A mixed bag of warrior myths, '70s Americana and a rootsy "Romeo and Juliet," "King of the Travellers" marks a confident turn by writer-helmer Mark O'Connor.
A mixed bag of warrior myths, ’70s Americana and a rootsy “Romeo and Juliet,” “King of the Travellers” marks a confident turn by writer-helmer Mark O’Connor. This gypsy picaresque is set in the nomadic, tradition-bound culture referenced by the title, providing a natural milieu for the kind of honor-and-revenge story O’Connor wants to tell. In a bid for authenticity, the cast includes many real Travellers, and might have been better served by more real actors. But the narrative is tried and true, and the novelty of the setting will aid the film’s theatrical chances.
John Paul Moorhouse (John Connors, an actual Traveller) was a little boy when he saw his father gunned down, and has grown up the heir-apparent to a community led by his uncle Francis (Michael Collins). While Francis tries to keep the peace with the more belligerent Powers family, he’s thwarted by John Paul, who agrees to an arranged bar-knuckle bout with one of the Powers clan, and by John Paul’s brother Mickey (Peter Coonan), a wild-eyed combination of Sonny Corleone and Tom Hagen (he was adopted by John Paul’s father).
All this fuels the suspicion that O’Connor is out to remake the great American films of the ’70s. His debut, “Between the Canals,” was also a “Mean Streets” homage; his current low-budget shocker, “Stalker,” is based on an unmistakable “Taxi Driver” template; and “King of the Travellers” is a Gaelic “Godfather,” with John Paul as Michael Corleone. Not that Francis Ford Coppola is O’Connor’s only muse; a scene in which John Paul berates Francis for having derailed his boxing career virtually lifted from the immortal Brando-Steiger back-of-the-cab scene in “On the Waterfront.”
O’Connor is having fun with these references, and the new film benefits from having been inspired by movies with such substantial narratives, with a strong assist from Shakespeare. John Paul beats his opponent and is convinced that the rival clan was responsible for his father’s death. Inconveniently, he falls in love with the Powers tribe’s princess, Winnie (Carla McGlynn), while Mickey accepts a challenge to fight another Powers, and the bloodletting gets fully under way.

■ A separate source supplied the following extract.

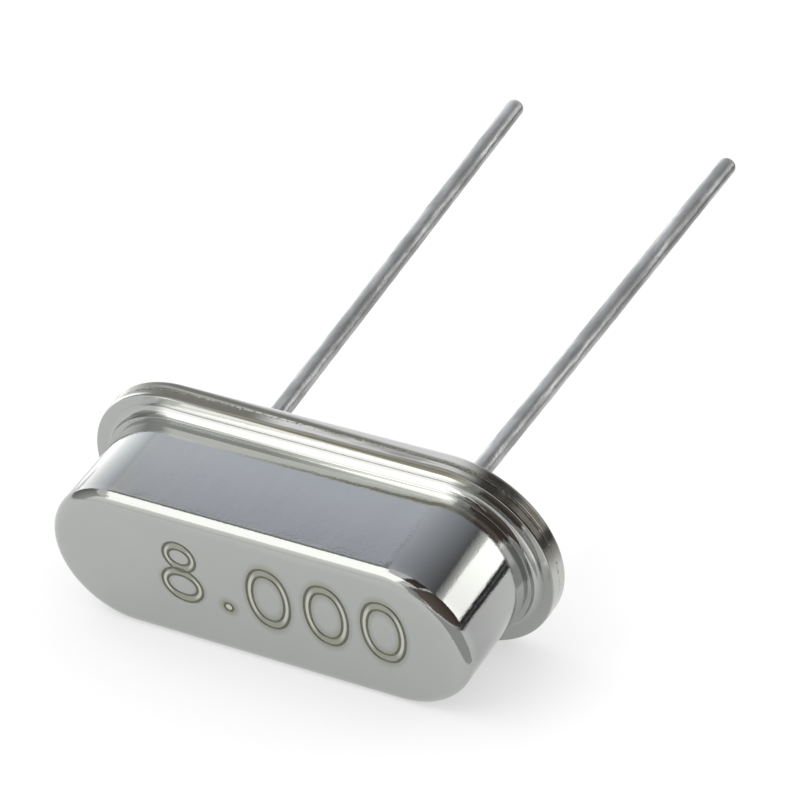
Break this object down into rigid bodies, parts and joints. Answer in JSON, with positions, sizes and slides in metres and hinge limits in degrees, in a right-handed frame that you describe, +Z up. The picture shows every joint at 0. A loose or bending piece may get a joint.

Despite some moments of awkward acting — some of the elder Traveller ladies might as well be reading off cue cards — there are also moments of genuinely engrossing action in the well-staged fight scenes. Connors and Coonan, in their very different ways, can both own the screen, and while the story doesn’t end anywhere particularly surprising, the film, with its clear delineation of good and evil, works well in traditional crowdpleaser terms.
Production values are good, John Reynold’s music being particularly affecting and apt.